### Task statement
Copy out all of the material, matching it word for word.

### Given data
◆ ◆ ◆ ◆ ◆

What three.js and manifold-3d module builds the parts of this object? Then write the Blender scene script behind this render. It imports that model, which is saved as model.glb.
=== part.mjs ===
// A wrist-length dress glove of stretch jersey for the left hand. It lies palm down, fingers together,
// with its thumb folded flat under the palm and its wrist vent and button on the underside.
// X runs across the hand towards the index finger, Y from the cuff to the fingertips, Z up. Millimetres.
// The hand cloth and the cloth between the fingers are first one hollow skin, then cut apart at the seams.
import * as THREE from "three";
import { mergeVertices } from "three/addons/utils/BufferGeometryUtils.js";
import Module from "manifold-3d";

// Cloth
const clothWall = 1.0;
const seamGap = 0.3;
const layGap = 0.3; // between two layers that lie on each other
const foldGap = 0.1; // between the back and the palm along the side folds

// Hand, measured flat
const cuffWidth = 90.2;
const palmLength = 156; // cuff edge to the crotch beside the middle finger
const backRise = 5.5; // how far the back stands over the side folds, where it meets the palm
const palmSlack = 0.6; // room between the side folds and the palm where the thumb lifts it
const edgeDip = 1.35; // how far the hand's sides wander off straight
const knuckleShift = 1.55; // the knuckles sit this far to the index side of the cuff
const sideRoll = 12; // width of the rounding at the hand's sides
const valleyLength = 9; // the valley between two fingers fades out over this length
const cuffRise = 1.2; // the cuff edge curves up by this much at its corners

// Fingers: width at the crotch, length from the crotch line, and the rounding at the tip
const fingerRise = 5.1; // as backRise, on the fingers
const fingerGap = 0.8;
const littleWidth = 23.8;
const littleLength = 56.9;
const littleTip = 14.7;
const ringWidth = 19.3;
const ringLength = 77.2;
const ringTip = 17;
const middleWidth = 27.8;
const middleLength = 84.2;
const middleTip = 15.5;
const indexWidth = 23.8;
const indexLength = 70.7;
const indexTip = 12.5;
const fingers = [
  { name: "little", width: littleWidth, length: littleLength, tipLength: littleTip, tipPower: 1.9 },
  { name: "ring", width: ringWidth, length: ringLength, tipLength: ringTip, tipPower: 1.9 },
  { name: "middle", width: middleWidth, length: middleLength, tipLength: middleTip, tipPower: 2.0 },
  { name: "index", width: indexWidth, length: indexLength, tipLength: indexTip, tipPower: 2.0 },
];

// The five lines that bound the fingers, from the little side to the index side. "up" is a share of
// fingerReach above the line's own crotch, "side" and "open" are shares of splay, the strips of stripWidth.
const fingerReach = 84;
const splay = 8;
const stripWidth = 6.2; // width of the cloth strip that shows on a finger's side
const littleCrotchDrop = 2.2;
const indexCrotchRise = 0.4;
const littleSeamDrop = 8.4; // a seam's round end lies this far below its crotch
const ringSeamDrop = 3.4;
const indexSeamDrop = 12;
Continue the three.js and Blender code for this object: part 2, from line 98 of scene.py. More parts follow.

◆ ◆ ◆ ◆ ◆

### Result below
What three.js and manifold-3d module builds the parts of this object? Then write the Blender scene script behind this render. It imports that model, which is saved as model.glb.
=== part.mjs ===
// A wrist-length dress glove of stretch jersey for the left hand. It lies palm down, fingers together,
// with its thumb folded flat under the palm and its wrist vent and button on the underside.
// X runs across the hand towards the index finger, Y from the cuff to the fingertips, Z up. Millimetres.
// The hand cloth and the cloth between the fingers are first one hollow skin, then cut apart at the seams.
import * as THREE from "three";
import { mergeVertices } from "three/addons/utils/BufferGeometryUtils.js";
import Module from "manifold-3d";

// Cloth
const clothWall = 1.0;
const seamGap = 0.3;
const layGap = 0.3; // between two layers that lie on each other
const foldGap = 0.1; // between the back and the palm along the side folds

// Hand, measured flat
const cuffWidth = 90.2;
const palmLength = 156; // cuff edge to the crotch beside the middle finger
const backRise = 5.5; // how far the back stands over the side folds, where it meets the palm
const palmSlack = 0.6; // room between the side folds and the palm where the thumb lifts it
const edgeDip = 1.35; // how far the hand's sides wander off straight
const knuckleShift = 1.55; // the knuckles sit this far to the index side of the cuff
const sideRoll = 12; // width of the rounding at the hand's sides
const valleyLength = 9; // the valley between two fingers fades out over this length
const cuffRise = 1.2; // the cuff edge curves up by this much at its corners

// Fingers: width at the crotch, length from the crotch line, and the rounding at the tip
const fingerRise = 5.1; // as backRise, on the fingers
const fingerGap = 0.8;
const littleWidth = 23.8;
const littleLength = 56.9;
const littleTip = 14.7;
const ringWidth = 19.3;
const ringLength = 77.2;
const ringTip = 17;
const middleWidth = 27.8;
const middleLength = 84.2;
const middleTip = 15.5;
const indexWidth = 23.8;
const indexLength = 70.7;
const indexTip = 12.5;
const fingers = [
  { name: "little", width: littleWidth, length: littleLength, tipLength: littleTip, tipPower: 1.9 },
  { name: "ring", width: ringWidth, length: ringLength, tipLength: ringTip, tipPower: 1.9 },
  { name: "middle", width: middleWidth, length: middleLength, tipLength: middleTip, tipPower: 2.0 },
  { name: "index", width: indexWidth, length: indexLength, tipLength: indexTip, tipPower: 2.0 },
];

// The five lines that bound the fingers, from the little side to the index side. "up" is a share of
// fingerReach above the line's own crotch, "side" and "open" are shares of splay, the strips of stripWidth.
const fingerReach = 84;
const splay = 8;
const stripWidth = 6.2; // width of the cloth strip that shows on a finger's side
const littleCrotchDrop = 2.2;
const indexCrotchRise = 0.4;
const littleSeamDrop = 8.4; // a seam's round end lies this far below its crotch
const ringSeamDrop = 3.4;
const indexSeamDrop = 12;
Continue the three.js and Blender code for this object: part 2, from line 98 of scene.py. More parts follow.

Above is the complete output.